------ Material for the task

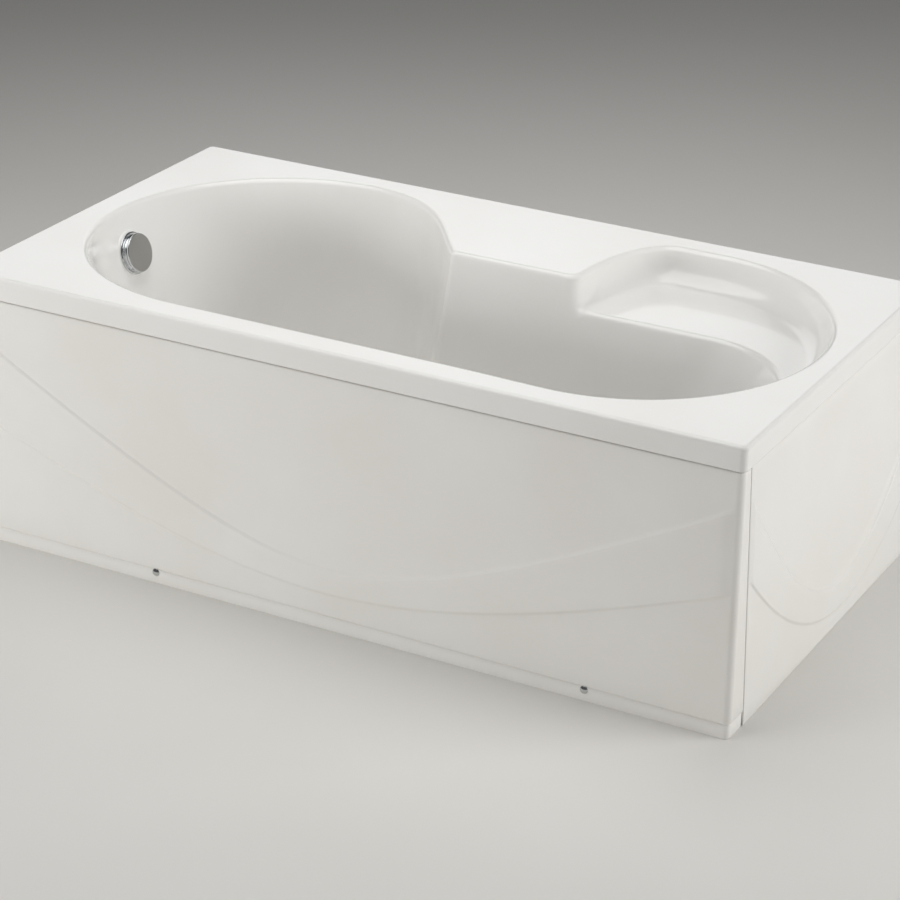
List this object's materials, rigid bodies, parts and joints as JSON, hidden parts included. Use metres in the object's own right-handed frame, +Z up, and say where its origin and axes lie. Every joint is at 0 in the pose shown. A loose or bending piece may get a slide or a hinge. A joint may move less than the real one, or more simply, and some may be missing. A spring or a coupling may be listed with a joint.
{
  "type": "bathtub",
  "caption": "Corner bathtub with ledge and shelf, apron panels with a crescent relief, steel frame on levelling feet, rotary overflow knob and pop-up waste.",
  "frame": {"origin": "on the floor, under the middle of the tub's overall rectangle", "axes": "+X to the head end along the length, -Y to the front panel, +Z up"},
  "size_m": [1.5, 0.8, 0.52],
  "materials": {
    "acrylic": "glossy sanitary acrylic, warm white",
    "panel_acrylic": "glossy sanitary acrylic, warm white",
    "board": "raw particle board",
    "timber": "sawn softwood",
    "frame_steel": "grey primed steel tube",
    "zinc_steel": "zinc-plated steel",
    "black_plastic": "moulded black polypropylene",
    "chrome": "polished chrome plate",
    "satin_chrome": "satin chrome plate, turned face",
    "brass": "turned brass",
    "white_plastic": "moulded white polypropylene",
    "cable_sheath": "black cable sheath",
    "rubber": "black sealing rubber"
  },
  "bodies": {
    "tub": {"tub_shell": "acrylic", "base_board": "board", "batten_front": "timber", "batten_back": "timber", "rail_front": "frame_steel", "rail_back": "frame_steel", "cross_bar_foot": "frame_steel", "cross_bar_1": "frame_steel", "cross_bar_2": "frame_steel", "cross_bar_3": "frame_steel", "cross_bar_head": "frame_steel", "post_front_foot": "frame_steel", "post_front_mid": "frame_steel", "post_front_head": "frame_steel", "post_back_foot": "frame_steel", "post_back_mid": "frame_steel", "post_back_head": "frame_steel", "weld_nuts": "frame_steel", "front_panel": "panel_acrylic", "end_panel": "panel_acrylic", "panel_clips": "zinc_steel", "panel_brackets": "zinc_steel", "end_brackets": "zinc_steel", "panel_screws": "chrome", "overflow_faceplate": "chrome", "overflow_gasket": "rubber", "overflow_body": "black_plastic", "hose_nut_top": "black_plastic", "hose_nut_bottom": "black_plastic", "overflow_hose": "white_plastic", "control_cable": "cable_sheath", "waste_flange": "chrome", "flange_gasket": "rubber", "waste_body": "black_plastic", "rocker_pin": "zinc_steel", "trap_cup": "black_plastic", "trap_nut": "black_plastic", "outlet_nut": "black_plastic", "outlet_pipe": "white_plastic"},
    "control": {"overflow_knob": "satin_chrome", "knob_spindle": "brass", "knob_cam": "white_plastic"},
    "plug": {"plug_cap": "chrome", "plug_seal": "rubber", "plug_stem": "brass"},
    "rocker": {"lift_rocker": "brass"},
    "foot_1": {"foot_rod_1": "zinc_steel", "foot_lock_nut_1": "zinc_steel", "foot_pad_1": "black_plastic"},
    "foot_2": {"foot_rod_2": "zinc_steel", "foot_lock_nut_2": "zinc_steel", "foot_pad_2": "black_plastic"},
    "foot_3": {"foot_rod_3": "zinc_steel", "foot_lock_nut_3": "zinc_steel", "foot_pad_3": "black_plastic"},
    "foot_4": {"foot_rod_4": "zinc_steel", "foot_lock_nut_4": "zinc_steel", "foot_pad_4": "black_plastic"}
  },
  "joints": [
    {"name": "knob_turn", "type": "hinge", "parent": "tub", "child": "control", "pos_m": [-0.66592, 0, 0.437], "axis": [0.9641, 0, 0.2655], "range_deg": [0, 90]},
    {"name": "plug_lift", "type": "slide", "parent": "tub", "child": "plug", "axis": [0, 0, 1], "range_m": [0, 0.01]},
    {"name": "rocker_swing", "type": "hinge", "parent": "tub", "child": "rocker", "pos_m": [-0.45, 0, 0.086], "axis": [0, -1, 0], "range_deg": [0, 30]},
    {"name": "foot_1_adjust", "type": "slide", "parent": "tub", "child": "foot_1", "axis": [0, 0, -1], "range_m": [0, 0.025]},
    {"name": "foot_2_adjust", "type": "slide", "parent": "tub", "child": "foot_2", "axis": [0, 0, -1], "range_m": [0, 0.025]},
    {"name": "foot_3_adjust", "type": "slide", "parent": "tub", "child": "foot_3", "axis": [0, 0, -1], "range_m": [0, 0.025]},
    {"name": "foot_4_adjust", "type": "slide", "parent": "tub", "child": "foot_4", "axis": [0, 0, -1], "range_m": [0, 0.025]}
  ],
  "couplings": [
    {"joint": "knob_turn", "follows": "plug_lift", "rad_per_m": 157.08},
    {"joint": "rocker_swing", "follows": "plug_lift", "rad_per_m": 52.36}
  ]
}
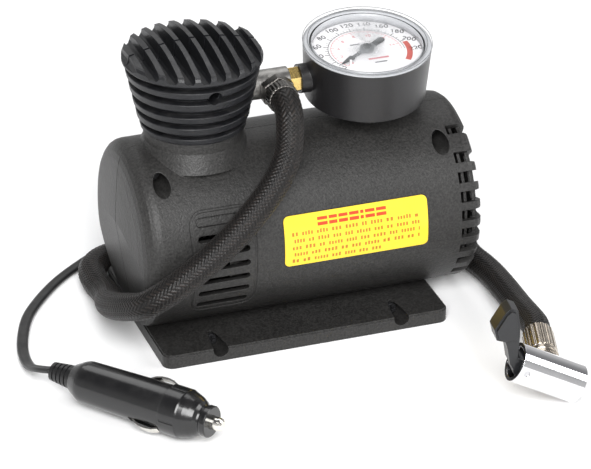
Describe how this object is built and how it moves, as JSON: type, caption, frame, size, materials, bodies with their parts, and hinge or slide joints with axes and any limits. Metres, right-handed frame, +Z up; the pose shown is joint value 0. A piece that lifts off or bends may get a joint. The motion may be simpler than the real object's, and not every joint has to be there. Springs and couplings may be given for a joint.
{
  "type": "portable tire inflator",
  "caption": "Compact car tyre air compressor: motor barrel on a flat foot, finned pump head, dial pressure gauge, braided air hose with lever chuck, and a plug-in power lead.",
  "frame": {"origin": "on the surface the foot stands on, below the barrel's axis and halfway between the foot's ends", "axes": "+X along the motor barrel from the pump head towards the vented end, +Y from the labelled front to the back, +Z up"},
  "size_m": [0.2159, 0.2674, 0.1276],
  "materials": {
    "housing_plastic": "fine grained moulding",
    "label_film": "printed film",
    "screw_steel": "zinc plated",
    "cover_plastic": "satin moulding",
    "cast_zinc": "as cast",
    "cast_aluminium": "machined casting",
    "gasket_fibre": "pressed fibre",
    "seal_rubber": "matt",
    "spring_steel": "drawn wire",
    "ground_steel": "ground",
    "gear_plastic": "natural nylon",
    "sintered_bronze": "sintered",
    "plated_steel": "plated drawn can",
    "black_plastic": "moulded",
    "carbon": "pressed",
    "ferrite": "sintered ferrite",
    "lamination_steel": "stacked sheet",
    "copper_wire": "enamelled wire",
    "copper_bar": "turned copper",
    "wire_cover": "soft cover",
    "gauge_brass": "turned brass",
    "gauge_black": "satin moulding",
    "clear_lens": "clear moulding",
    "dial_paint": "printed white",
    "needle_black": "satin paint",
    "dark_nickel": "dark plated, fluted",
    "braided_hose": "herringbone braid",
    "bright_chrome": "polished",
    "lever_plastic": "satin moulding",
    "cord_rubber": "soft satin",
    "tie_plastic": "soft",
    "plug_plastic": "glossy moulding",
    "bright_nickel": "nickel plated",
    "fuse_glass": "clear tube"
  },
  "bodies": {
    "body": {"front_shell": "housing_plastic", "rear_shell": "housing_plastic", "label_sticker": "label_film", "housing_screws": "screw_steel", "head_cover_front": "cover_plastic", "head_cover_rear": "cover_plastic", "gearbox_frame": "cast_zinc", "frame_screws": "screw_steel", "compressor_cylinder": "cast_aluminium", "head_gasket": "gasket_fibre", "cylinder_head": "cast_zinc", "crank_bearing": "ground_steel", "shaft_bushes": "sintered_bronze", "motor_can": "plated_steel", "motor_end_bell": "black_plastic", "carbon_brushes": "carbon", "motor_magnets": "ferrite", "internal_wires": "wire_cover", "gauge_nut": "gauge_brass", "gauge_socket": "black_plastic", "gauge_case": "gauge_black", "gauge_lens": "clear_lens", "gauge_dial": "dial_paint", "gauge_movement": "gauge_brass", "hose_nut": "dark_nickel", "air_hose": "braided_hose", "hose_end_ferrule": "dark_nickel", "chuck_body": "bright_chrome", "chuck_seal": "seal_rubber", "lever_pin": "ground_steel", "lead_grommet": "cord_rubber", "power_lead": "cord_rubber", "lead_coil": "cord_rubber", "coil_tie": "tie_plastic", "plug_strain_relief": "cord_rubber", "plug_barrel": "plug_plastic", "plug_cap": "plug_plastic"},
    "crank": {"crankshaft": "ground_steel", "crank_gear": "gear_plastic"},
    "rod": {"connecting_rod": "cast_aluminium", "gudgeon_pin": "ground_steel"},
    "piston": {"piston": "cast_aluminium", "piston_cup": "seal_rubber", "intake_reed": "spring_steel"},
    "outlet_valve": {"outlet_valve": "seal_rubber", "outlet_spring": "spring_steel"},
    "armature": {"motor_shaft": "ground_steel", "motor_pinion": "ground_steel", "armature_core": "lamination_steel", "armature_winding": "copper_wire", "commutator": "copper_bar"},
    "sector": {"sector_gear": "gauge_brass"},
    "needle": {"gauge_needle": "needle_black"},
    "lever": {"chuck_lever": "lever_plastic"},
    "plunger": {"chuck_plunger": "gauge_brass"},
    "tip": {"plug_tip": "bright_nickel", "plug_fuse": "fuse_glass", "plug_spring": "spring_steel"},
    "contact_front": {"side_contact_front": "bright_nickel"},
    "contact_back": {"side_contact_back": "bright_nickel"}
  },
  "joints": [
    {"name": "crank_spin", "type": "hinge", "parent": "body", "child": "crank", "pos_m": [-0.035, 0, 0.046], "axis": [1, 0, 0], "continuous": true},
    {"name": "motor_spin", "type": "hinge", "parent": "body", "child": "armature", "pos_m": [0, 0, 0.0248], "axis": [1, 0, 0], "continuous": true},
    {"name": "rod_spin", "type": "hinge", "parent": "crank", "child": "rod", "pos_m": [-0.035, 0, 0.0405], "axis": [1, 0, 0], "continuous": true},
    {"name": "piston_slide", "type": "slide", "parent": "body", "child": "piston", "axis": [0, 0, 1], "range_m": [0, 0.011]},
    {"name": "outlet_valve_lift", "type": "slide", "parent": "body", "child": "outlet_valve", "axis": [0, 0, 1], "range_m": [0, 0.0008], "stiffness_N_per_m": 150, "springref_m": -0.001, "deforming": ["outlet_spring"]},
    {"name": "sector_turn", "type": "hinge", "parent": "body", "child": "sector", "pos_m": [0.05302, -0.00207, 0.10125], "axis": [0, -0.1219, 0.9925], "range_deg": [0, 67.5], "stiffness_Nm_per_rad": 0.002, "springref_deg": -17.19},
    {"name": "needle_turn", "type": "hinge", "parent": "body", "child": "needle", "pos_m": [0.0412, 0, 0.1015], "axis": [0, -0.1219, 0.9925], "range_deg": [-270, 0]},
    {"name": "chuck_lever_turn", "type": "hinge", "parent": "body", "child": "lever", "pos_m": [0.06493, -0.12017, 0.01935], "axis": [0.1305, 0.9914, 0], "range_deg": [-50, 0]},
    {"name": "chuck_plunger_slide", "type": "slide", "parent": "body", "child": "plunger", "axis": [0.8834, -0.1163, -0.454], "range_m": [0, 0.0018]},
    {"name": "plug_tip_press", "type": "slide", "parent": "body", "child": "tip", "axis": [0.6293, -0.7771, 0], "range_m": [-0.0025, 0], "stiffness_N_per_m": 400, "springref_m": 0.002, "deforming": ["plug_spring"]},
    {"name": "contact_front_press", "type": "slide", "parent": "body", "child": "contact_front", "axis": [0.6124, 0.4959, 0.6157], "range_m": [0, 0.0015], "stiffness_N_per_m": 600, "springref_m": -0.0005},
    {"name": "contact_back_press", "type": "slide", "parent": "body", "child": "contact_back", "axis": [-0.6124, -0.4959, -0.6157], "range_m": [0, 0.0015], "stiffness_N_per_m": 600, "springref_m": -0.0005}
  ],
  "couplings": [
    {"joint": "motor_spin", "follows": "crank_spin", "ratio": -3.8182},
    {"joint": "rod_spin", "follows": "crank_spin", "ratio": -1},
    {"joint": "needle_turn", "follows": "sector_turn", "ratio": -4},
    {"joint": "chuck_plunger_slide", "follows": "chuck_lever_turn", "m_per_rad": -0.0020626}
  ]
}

------------

== Prompt ==
From the entries above, extract every line where the word "joints" appears.

== Full solution ==
List this object's materials, rigid bodies, parts and joints as JSON, hidden parts included. Use metres in the object's own right-handed frame, +Z up, and say where its origin and axes lie. Every joint is at 0 in the pose shown. A loose or bending piece may get a slide or a hinge. A joint may move less than the real one, or more simply, and some may be missing. A spring or a coupling may be listed with a joint.
  "joints": [
Describe how this object is built and how it moves, as JSON: type, caption, frame, size, materials, bodies with their parts, and hinge or slide joints with axes and any limits. Metres, right-handed frame, +Z up; the pose shown is joint value 0. A piece that lifts off or bends may get a joint. The motion may be simpler than the real object's, and not every joint has to be there. Springs and couplings may be given for a joint.
  "joints": [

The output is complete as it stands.